There are some days when you need comfort food. When everything has turned to custard it’s best to have a bowl of it, or at least that is Daredevil’s advice. Daredevil is a peace loving character who only fights for what he strongly believes is right. Of course, what he considers the right thing doesn’t necessarily coincide with other people’s opinion and he sometimes feels like Don Quixote. When he realises he is on a kamikaze mission he usually makes himself a big bowl of chocolate custard and eats it slowly and quietly in the corner, reviewing his position. It doesn’t happen too often, but yesterday he felt the urge. “Do you think, Mouse, my custard is eligible to be included in the book?” he asked, while he had another mouthful.
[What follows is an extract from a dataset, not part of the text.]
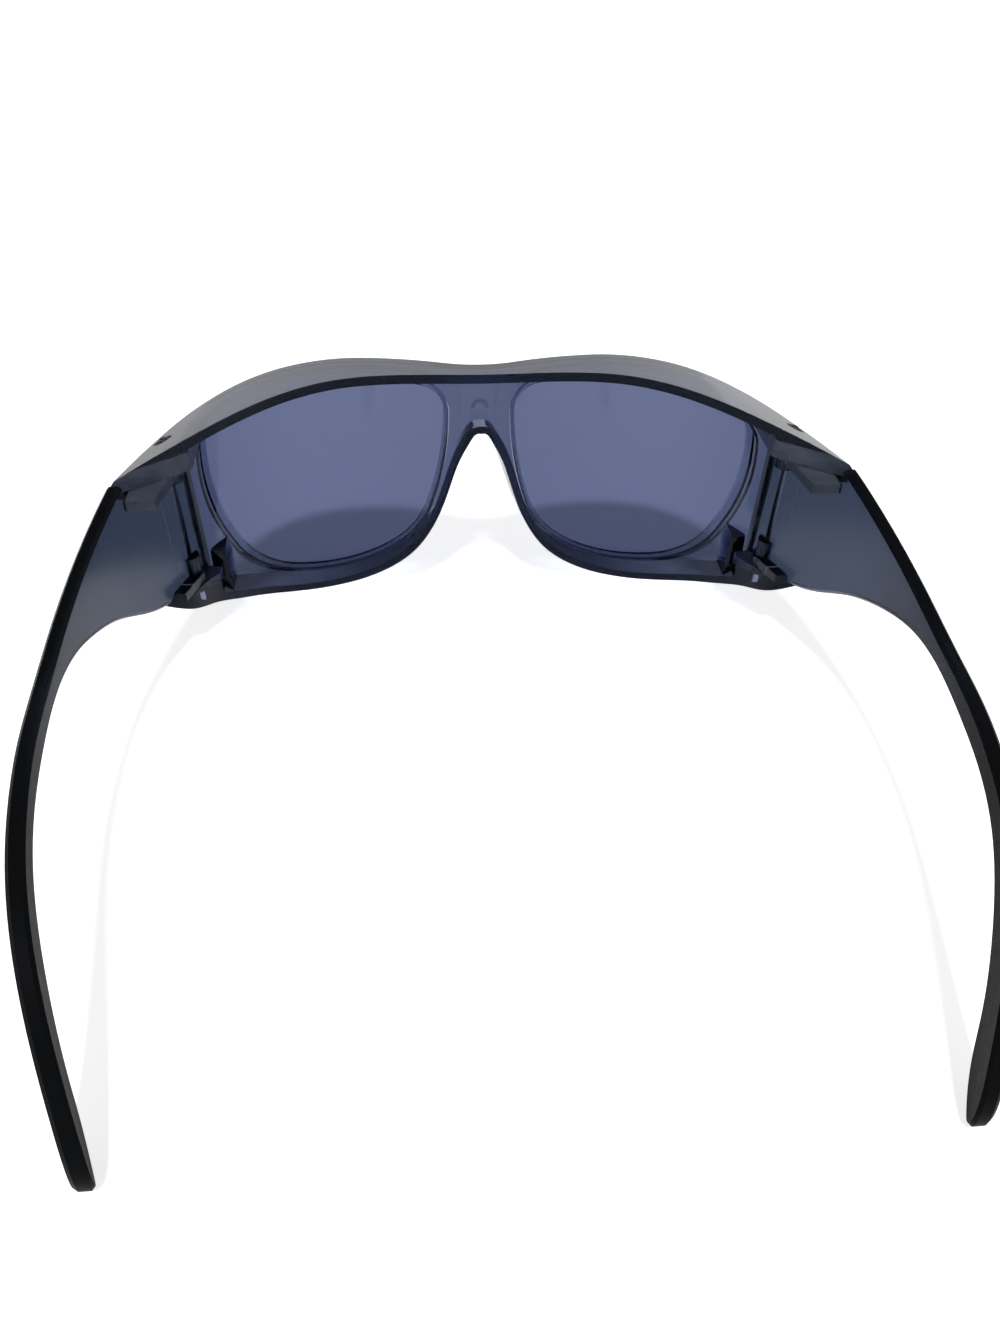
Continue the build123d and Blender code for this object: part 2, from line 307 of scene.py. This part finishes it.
def hinge_box(place, near, far):
    """1 inside a box at either hinge. Its corners are given as distances from the middle of the frame."""
    folded = place.vector("ABSOLUTE")
    held = folded.vector("MAXIMUM", near).vector("MINIMUM", far)
    return folded.vector("DISTANCE", held, output="Value") < box_slack


def patchy_painted_reflection(place):
    """How much of the painted matt colour shows on the faces at the hinges, from spot to spot."""
    return cloud_least + (cloud_most - cloud_least) * noise(place, cloud_scale)


def finish_smoke(place, surface, passed, density):
    """Gives the tree its outputs: the surface, and the tint inside."""
    tint = place.node("ShaderNodeVolumeAbsorption", {}, "Volume", {"Color": passed, "Density": density})
    place.node("ShaderNodeOutputMaterial", {}, None, {"Surface": surface, "Volume": tint})


def wear(material, names):
    """The nodes wear the material."""
    for name in names:
        nodes[name].data.materials.clear()
        nodes[name].data.materials.append(material)


front_plastic, place = new_material("front_plastic")
off_gate = place.vector("SUBTRACT", gate_place)
gate_reach = off_gate.vector("LENGTH", output="Value")
gate_mark = (gate_reach < gate_outside) * (gate_reach > gate_inside) * (off_gate.along("Z") > 0)
polished = clear_smoke(place, haze(place, *front_haze) + gate_dullness * gate_mark, front_ripple)

facing_up = place.node("ShaderNodeNewGeometry", {}, "True Normal", {}).along("Z")
# Painted reflection: the round faces at the hinges get a paler matt colour fully, the pads under the roof in
# patches.
pad_faces = hinge_box(place, pad_near, pad_far) * (facing_up < pad_slope)
painted_reflection_share = place.maths("MAXIMUM", on_drum(place, bay_radius), patchy_painted_reflection(place) * pad_faces)
surface = mix(painted_reflection_share, polished, painted_matt_smoke(place, front_painted_reflection))

# Painted shade: a dark matt colour laid over the upward faces of the shelf under the lenses, deeper towards
# the nose.
on_shelf = (place.along("Z") < shelf_height) * (facing_up > shelf_slope)
inwards = slide(place.vector("ABSOLUTE").along("X"), shelf_outer_end, shelf_inner_end)
shelf_shade_share = on_shelf * (shelf_least + shelf_cloud * noise(place, cloud_scale) + shelf_inwards * inwards)
surface = mix(shelf_shade_share, surface, painted_matt_smoke(place, shelf_painted_shade))
finish_smoke(place, surface, front_tint, front_density)
wear(front_plastic, ["frame_front"])

# Lenses. Curved sheets of smoke-blue polycarbonate, clearer and smoother than the front. Each is cut to its
# opening and snapped into the groove round it.
lens_tint = (0.441, 0.491, 0.653, 1)
lens_density = 1950.0
lens_haze = (0.02, 0.05)
lens_ripple = 0.03

lens_plastic, place = new_material("lens_plastic")
surface = clear_smoke(place, haze(place, *lens_haze), lens_ripple)
finish_smoke(place, surface, lens_tint, lens_density)
wear(lens_plastic, ["lens_left", "lens_right"])

# Temples. The same smoke plastic in a deeper tint, see-through at the side shield, and so thick and dark in
# the arm that it looks black. Its surface is a little duller than the front's. At the hinges its plates and
# round faces are painted a paler matt colour that stands in for the reflections there.
temple_tint = (0.3, 0.37, 0.5, 1)
temple_density = 1400.0
shield_haze = (0.15, 0.3)
shield_ripple = 0.1
shield_end = -0.025
shield_painted_reflection = (0.16, 0.185, 0.25, 1)
swing_radius = 0.0054
plate_near = (0.05, 0.02, 0.0419)
plate_far = (0.069, 0.056, 0.0443)
arm_start = 0.045
arm_colour = (0.004, 0.0045, 0.0055, 1)
arm_roughness = 0.35
arm_wear = 0.15
arm_wear_scale = 500.0
arm_wear_detail = 3.0
arm_gloss = 0.03

temple_plastic, place = new_material("temple_plastic")
# Painted reflection: the knuckle plates get a paler matt colour in patches, the round faces at the hinge
# fully.
plates = hinge_box(place, plate_near, plate_far)
painted_reflection_share = place.maths("MAXIMUM", on_drum(place, swing_radius), patchy_painted_reflection(place) * plates)
polished = clear_smoke(place, haze(place, *shield_haze), shield_ripple)
shield = mix(painted_reflection_share, polished, painted_matt_smoke(place, shield_painted_reflection))
arm_dullness = arm_roughness + arm_wear * noise(place, arm_wear_scale, arm_wear_detail)
arm = place.node("ShaderNodeBsdfPrincipled", {}, "BSDF", {
    "Base Color": arm_colour, "Roughness": arm_dullness, "Specular IOR Level": arm_gloss,
})
surface = mix(slide(place.along("Y"), shield_end, arm_start), shield, arm)
finish_smoke(place, surface, temple_tint, temple_density)
wear(temple_plastic, ["temple_left", "temple_right"])

# Hinge screws. Small slotted steel screws, turned and then blackened: two go down through the roof, two up
# through the lugs.
steel_colour = (0.1, 0.1, 0.105, 1)
steel_roughness = 0.25
steel_brushing = 0.2
brushing_scale = 2500.0

screw_steel, place = new_material("screw_steel")
steel_dullness = steel_roughness + steel_brushing * noise(place, brushing_scale)
steel = place.node("ShaderNodeBsdfPrincipled", {}, "BSDF", {
    "Base Color": steel_colour, "Metallic": 1.0, "Roughness": steel_dullness,
})
place.node("ShaderNodeOutputMaterial", {}, None, {"Surface": steel})
wear(screw_steel, [name for name in nodes if name.startswith("hinge_screw")])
“What’s in it?” asked Mouse, “you don’t just rip open a packet of custard powder, do you?”

“No, I use corn flour, milk, sugar and cocoa and – when I have one on hand – an egg.” Mouse thought for a little bit and said, “not sure about the cocoa, it isn’t on the ingredient list. And I see you use corn flour?”

“C’mon, corn flour is a flour and it is a much better thickening agent than wheat flour.”

Once again Mouse couldn’t say no. “Okay, give me your recipe. I am only collecting them at the moment and I’ll think about it!”


3 heaped tablespoons of corn flour, 2 cups of milk (or milk and water), 1 generous tablespoon of cocoa, 2 tablespoons of sugar.


In a bowl, mix the corn flour, sugar and cocoa and add half a cup of milk to make a smooth paste. Make sure there are no lumps in it.

Heat the rest of the milk (1 1/2 cups) and before it boils add the paste you made earlier. Stir continuously until it bubbles. It will thicken quite quickly once it starts boiling. Stir until it doesn’t thicken any further.

Eat warm or let rest to cool.

“You said earlier you might add an egg if you have one. When would you add this?” asked Mouse.

“Simply mix any eggs into the corn flour paste before you put it into the heated milk” answered Daredevil. “They are also a thickening agent and you can leave out a little bit of the corn flour.”